#### MATERIAL PROVIDED:
-- BEGIN --

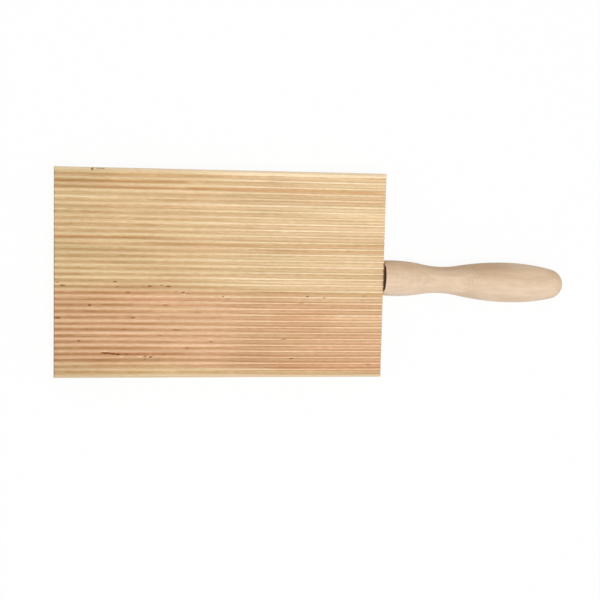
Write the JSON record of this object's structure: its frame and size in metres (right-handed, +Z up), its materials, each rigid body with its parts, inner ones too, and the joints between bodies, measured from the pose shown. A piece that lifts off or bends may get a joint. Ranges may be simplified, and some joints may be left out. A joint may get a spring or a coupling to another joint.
{
  "type": "gnocchi board",
  "caption": "Small rectangular wooden board with fine lengthwise ridges on top and a short turned handle set into one end, for rolling ridged pasta.",
  "frame": {"origin": "centre of the board's flat underside", "axes": "+X along the ridges, towards the handle; +Y across the ridges; +Z up, out of the ridged face"},
  "size_m": [0.215, 0.085, 0.017],
  "materials": {
    "board_wood": "matte bare wood",
    "handle_wood": "smooth matte bare wood",
    "glue": "hardened wood glue"
  },
  "bodies": {
    "root": {"board": "board_wood", "handle": "handle_wood", "glue_film": "glue"}
  },
  "joints": []
}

-- END --

#### AIM:
From the preceding material, extract every line exactly.

#### THE SOLUTION:
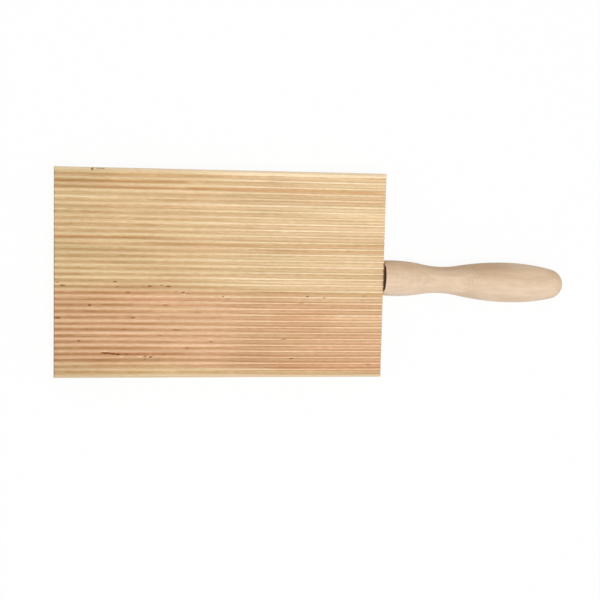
Write the JSON record of this object's structure: its frame and size in metres (right-handed, +Z up), its materials, each rigid body with its parts, inner ones too, and the joints between bodies, measured from the pose shown. A piece that lifts off or bends may get a joint. Ranges may be simplified, and some joints may be left out. A joint may get a spring or a coupling to another joint.
{
  "type": "gnocchi board",
  "caption": "Small rectangular wooden board with fine lengthwise ridges on top and a short turned handle set into one end, for rolling ridged pasta.",
  "frame": {"origin": "centre of the board's flat underside", "axes": "+X along the ridges, towards the handle; +Y across the ridges; +Z up, out of the ridged face"},
  "size_m": [0.215, 0.085, 0.017],
  "materials": {
    "board_wood": "matte bare wood",
    "handle_wood": "smooth matte bare wood",
    "glue": "hardened wood glue"
  },
  "bodies": {
    "root": {"board": "board_wood", "handle": "handle_wood", "glue_film": "glue"}
  },
  "joints": []
}